All just theories to try to help. Without the @apardes Rust code as @leorize asked for (and probably the Rust & LLVM versions as well), it is fundamentally just guesswork. But if I got a 4x speed-up, chances are good that @apardes can as well.
The cost here is calculated using the formula: "Instruction fetch" + 10 x "Mispredicted branch" + 10 x "Level 1 cache miss" + 100 x "Last level cache miss" (the default formula used by KCacheGrind).
Thanks for much for all the replies. Using clang and danger does give me close to a 2x speedup, getting it running in close to 160ms. I haven't tried PGO yet. Inline pragmas and -ffast-math don't seem to make any significant difference for me.

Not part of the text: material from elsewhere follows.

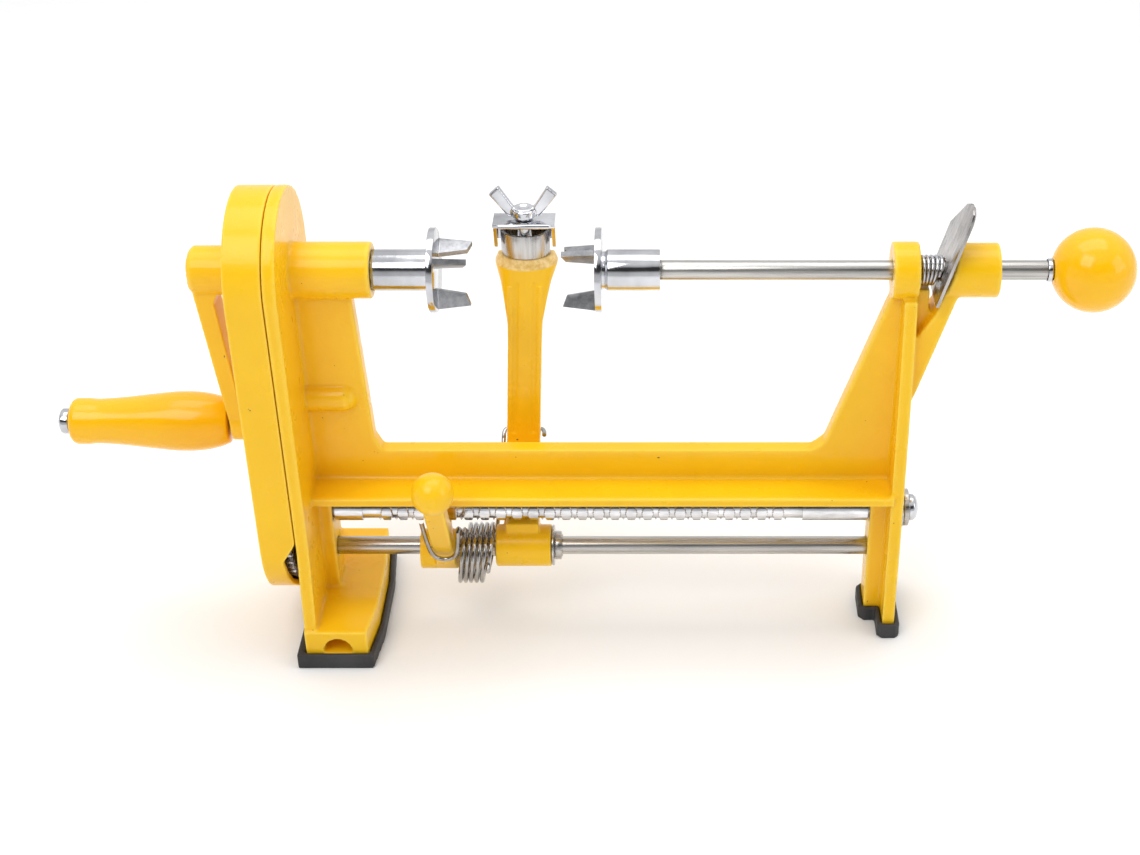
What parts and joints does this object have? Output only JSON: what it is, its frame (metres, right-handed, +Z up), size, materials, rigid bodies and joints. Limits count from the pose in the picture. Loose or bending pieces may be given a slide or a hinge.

Here's my Rust implementation, as requested: https://github.com/alexpardes/benchmarks/blob/master/rust/src/main.rs
In Rust I am building with cargo build --release.
I also wrote a version in D after posting yesterday: https://github.com/alexpardes/benchmarks/blob/master/d/source/app.d
When built with LDC (which is LLVM based), this runs at essentially the same speed as the Rust version (usually <75ms).
Perhaps also worth noting that I have an Ivy Bridge CPU, which I assume is older than what most of you are testing with.
Thanks again for taking a look at this. Hearing that eliminating the performance gap is probably just a matter of playing with compiler flags is enough to make me feel confident about Nim's speed.
Just to close out my take on this, on the same CPU that got 31.5 ms with PGO & -ffast-math I got 29.0 ms with that Rust version 1.48.0. So, only about a 1.08x ratio and likely highly variable from CPU to CPU doesn't seem like much of a real problem. (With gdc-10.2 PGO build I got 57 ms while ldc is another LLVM, IIRC..More evidence LLVM's default non-PGO choices seem better for this benchmark.)
@apardes - PGO is pretty easy to script and I predict once you set up such a script that you will use it a lot. I routinely get 1.5-2.0x speed-ups with gcc PGO on Nim generated C code.